▶ **Objective**:
Return, exactly as written, the run of lines that begins at the line containing "function named(name, geometry, paint)" and ends at the line containing "obj.matrix_world = Matrix.Identity(4)". Nothing outside that run belongs in the answer.

▶ **Supplied information**:
☆ ☆ ☆ ☆

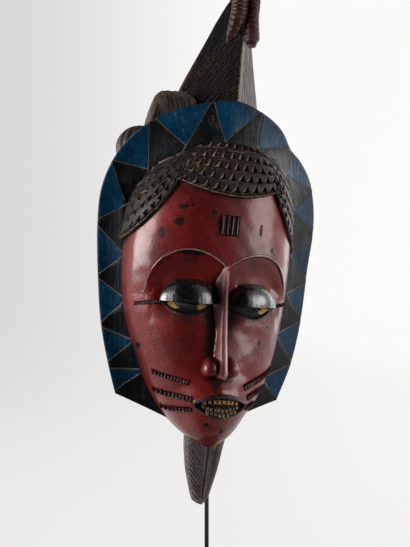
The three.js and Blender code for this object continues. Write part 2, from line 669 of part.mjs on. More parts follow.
// The rod stands in the foot's socket; the mask's ceiling rests on its crossbar and the chin leans on its arm
function rodSolid() {
  const ceiling = maskPoint(0, ROD_BEHIND, WALL.ceiling - FIT_GAP - ROD.barRadius);
  const barTop = new THREE.Vector3(0, ceiling.y, ceiling.z + ceiling.x * Math.tan(LEAN));
  const bottom = FOOT.thickness - ROD.socketDepth + FIT_GAP;
  const shaft = cylinderBetween(new THREE.Vector3(0, barTop.y, bottom), barTop, ROD.radius);
  const half = new THREE.Vector3(Math.cos(LEAN), 0, -Math.sin(LEAN)).multiplyScalar(ROD.barLength / 2);
  const bar = cylinderBetween(barTop.clone().sub(half), barTop.clone().add(half), ROD.barRadius);
  const armStart = new THREE.Vector3(0, barTop.y, MASK_HEIGHT + ROD.armZ);
  const armEnd = new THREE.Vector3(0, MASK_BEFORE_FOOT - ROD.armReach, armStart.z);
  const arm = cylinderBetween(armStart, armEnd, ROD.radius);
  const pad = cylinderBetween(new THREE.Vector3(0, armEnd.y + 4, armEnd.z), armEnd, ROD.barRadius + 0.8);
  return shaft.add(bar).add(arm).add(pad);
}

function footSolid() {
  const plate = new THREE.BoxGeometry(FOOT.width, FOOT.depth, FOOT.thickness);
  const slab = placedSolid(plate, new THREE.Matrix4().setPosition(0, 0, FOOT.thickness / 2));
  const y = MASK_BEFORE_FOOT + ROD_BEHIND;
  const low = new THREE.Vector3(0, y, FOOT.thickness - 1);
  const boss = cylinderBetween(low, new THREE.Vector3(0, y, FOOT.thickness + FOOT.boss), 3 * ROD.radius);
  const holeLow = new THREE.Vector3(0, y, FOOT.thickness - ROD.socketDepth);
  const hole = cylinderBetween(holeLow, new THREE.Vector3(0, y, 40), ROD.radius + FIT_GAP);
  return slab.add(boss).subtract(hole);
}

function cylinderBetween(from, to, radius) {
  const span = to.clone().sub(from);
  const geometry = new THREE.CylinderGeometry(radius, radius, span.length(), 16);
  const turn = new THREE.Quaternion().setFromUnitVectors(new THREE.Vector3(0, 1, 0), span.clone().normalize());
  const middle = from.clone().add(to).multiplyScalar(0.5);
  return placedSolid(geometry, new THREE.Matrix4().compose(middle, turn, new THREE.Vector3(1, 1, 1)));
}

// A point of the mask's own frame in the part's frame
function maskPoint(x, y, z) {
  const across = x * Math.cos(LEAN) + z * Math.sin(LEAN);
  const up = -x * Math.sin(LEAN) + z * Math.cos(LEAN);
  return new THREE.Vector3(across, MASK_BEFORE_FOOT + y, MASK_HEIGHT + up);
}

function material(paint) {
  return new THREE.MeshStandardMaterial(paint);
}

function named(name, geometry, paint) {
  const mesh = new THREE.Mesh(geometry, material(paint));
  mesh.name = name;
  return mesh;
}

const part = new THREE.Group();
const maskFrame = new THREE.Group();
maskFrame.position.set(0, MASK_BEFORE_FOOT, MASK_HEIGHT);
maskFrame.rotation.y = LEAN;
maskFrame.add(named("mask", geometryFromSolid(maskSolid()), PAINT.mask));
part.add(maskFrame);
part.add(named("stand_rod", geometryFromSolid(rodSolid()), PAINT.steel));
part.add(named("stand_foot", geometryFromSolid(footSolid()), PAINT.steel));

export default part;
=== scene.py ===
import math

import bmesh
import bpy
import numpy as np
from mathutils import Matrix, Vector


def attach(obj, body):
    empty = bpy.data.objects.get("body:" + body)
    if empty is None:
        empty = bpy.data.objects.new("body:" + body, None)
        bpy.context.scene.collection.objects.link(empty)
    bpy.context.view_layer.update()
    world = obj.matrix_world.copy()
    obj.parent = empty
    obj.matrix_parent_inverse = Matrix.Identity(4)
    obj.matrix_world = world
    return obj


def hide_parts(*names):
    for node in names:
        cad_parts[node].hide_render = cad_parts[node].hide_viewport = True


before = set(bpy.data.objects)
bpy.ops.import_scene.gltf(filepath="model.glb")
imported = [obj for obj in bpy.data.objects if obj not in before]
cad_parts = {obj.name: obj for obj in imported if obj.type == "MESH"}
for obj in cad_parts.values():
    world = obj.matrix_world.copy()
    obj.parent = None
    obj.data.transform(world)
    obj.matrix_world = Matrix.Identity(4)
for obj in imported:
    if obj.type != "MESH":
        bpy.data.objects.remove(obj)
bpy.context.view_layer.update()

# The mask's own frame, in millimetres: X to the right, Y back, Z up, leaning on its stand
LEAN = math.radians(4.8)
MASK_HEIGHT = 300.0
MASK_BEFORE_FOOT = 16.0
MM = 0.001

# Sections of the head from the chin up: height, left and right half width, depth in front of the collar
HEAD = np.array([
    (-136, 4, 4, 41), (-134.4, 10.5, 12, 45), (-131, 17.5, 19.5, 49.5), (-125, 25.5, 27.5, 53),
    (-117.5, 32.2, 34, 55.5), (-108, 39.8, 41.3, 57), (-92, 49.4, 52, 58), (-72, 57.6, 59.5, 57),
    (-50, 66.1, 64.6, 55), (-28, 71.7, 67.8, 53.5), (0, 75.1, 68.8, 55), (24, 75.4, 68.5, 57.5),
    (50, 72.8, 67.6, 60), (66, 67.3, 64.5, 60.5), (78, 60.3, 59.9, 59.5), (89, 50.1, 52.1, 56.5),
    (97.5, 38, 41, 51), (102.5, 27, 30, 43), (105.2, 16, 19, 33),
], float)
CHIN_Z, HEAD_TOP_Z = HEAD[0, 0], HEAD[-1, 0]
# How round the sections are, the least half size of one, and Y of the head's back rim above and at the chin
ROUNDNESS, NARROWEST, BACK_RIM_Y, CHIN_RIM_Y = 2.2, 2.0, 10.0, -14.0
# The hollow: thickness of its walls, the heights of its floor and ceiling, and how far back it is cut
WALL_SIDE, WALL_FRONT, HOLLOW_FLOOR, HOLLOW_CEILING, HOLLOW_BACK = 10.0, 15.0, -112.0, 84.0, 40.0

# The brows' carved edge: its height in the middle, its top and its outer end
BROW_MID_Z, BROW_TOP_X, BROW_TOP_Z, BROW_END_X, BROW_END_Z = 3.4, 29.0, 15.5, 58.0, -20.0
# An eye: its middle and half width, how high and how far out its lid goes, how far down its slit reaches,
# and the cut that goes through the wood there, which climbs towards the inside
EYE_X, EYE_Z, EYE_HALF, LID_HEIGHT, LID_DOME, LENS_DROP = 26.8, -24.0, 21.3, 17.5, 12.8, 8.6
EYE_SLOT, SLOT_CLIMB = (17, 50, 2.6), 0.42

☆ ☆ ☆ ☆

▶ **Written reply**:
function named(name, geometry, paint) {
  const mesh = new THREE.Mesh(geometry, material(paint));
  mesh.name = name;
  return mesh;
}

const part = new THREE.Group();
const maskFrame = new THREE.Group();
maskFrame.position.set(0, MASK_BEFORE_FOOT, MASK_HEIGHT);
maskFrame.rotation.y = LEAN;
maskFrame.add(named("mask", geometryFromSolid(maskSolid()), PAINT.mask));
part.add(maskFrame);
part.add(named("stand_rod", geometryFromSolid(rodSolid()), PAINT.steel));
part.add(named("stand_foot", geometryFromSolid(footSolid()), PAINT.steel));

export default part;
=== scene.py ===
import math

import bmesh
import bpy
import numpy as np
from mathutils import Matrix, Vector


def attach(obj, body):
    empty = bpy.data.objects.get("body:" + body)
    if empty is None:
        empty = bpy.data.objects.new("body:" + body, None)
        bpy.context.scene.collection.objects.link(empty)
    bpy.context.view_layer.update()
    world = obj.matrix_world.copy()
    obj.parent = empty
    obj.matrix_parent_inverse = Matrix.Identity(4)
    obj.matrix_world = world
    return obj


def hide_parts(*names):
    for node in names:
        cad_parts[node].hide_render = cad_parts[node].hide_viewport = True


before = set(bpy.data.objects)
bpy.ops.import_scene.gltf(filepath="model.glb")
imported = [obj for obj in bpy.data.objects if obj not in before]
cad_parts = {obj.name: obj for obj in imported if obj.type == "MESH"}
for obj in cad_parts.values():
    world = obj.matrix_world.copy()
    obj.parent = None
    obj.data.transform(world)
    obj.matrix_world = Matrix.Identity(4)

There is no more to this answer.